To my mind that sort of attitude is what leads to homogeneity — of opinions, of sounds, of voices… it’s the sort of thinking that throws the baby out with the bathwater, removing all the benefits of criticism (at least, when it’s constructive) in favour of a blandly patronising approach that ultimately sets everything on the same level, without any sort of discrimination or selection.
You know where I was saying that I’m not insisting that every album you listen to be a 3-track, 2-hour-long, progressive symphony? Well I’m also NOT saying that all albums are equal, and that you should be able to listen to anything and everything without criticism or comment. Nope. I’m afraid not.
Sure, it’s your opinion, and your musical taste – but other people ARE free to question it. That’s just the way things work. If you can defend it, all the better.

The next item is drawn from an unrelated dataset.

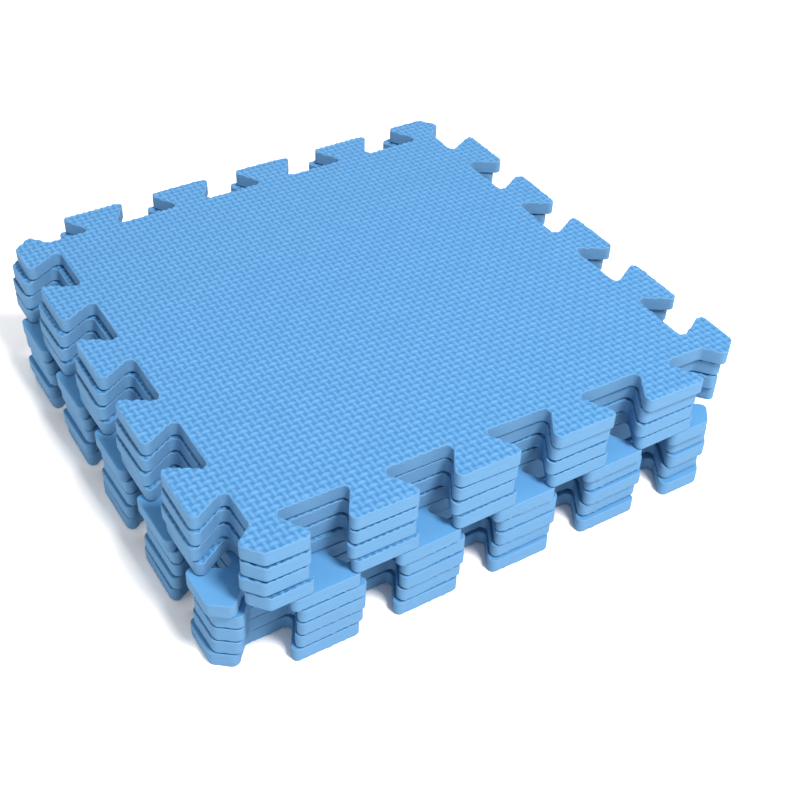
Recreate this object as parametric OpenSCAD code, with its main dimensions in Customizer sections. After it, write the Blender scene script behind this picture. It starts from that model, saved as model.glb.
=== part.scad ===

BUT – if you’re self-aware enough to listen to something that you KNOW generally isn’t considered particularly great… or even if you’re listening to something and you KNOW it’s not all that good… then surely you should be prepared for other people to call you out on that?
But the best part is – and here’s the kicker – if that’s the case, all you need to say is “I just like it”. That’s all. You don’t need to amp up the hyperbole to justify it. As a matter of fact, it’s often ok to acknowledge that it might not be that good overall, despite how much you like it.
We CAN have differences of opinion. We WILL have differences of opinion. You don’t have to like what I like, and I don’t have to like what you like.
Just don’t piss on my neck and tell me it’s raining, ok?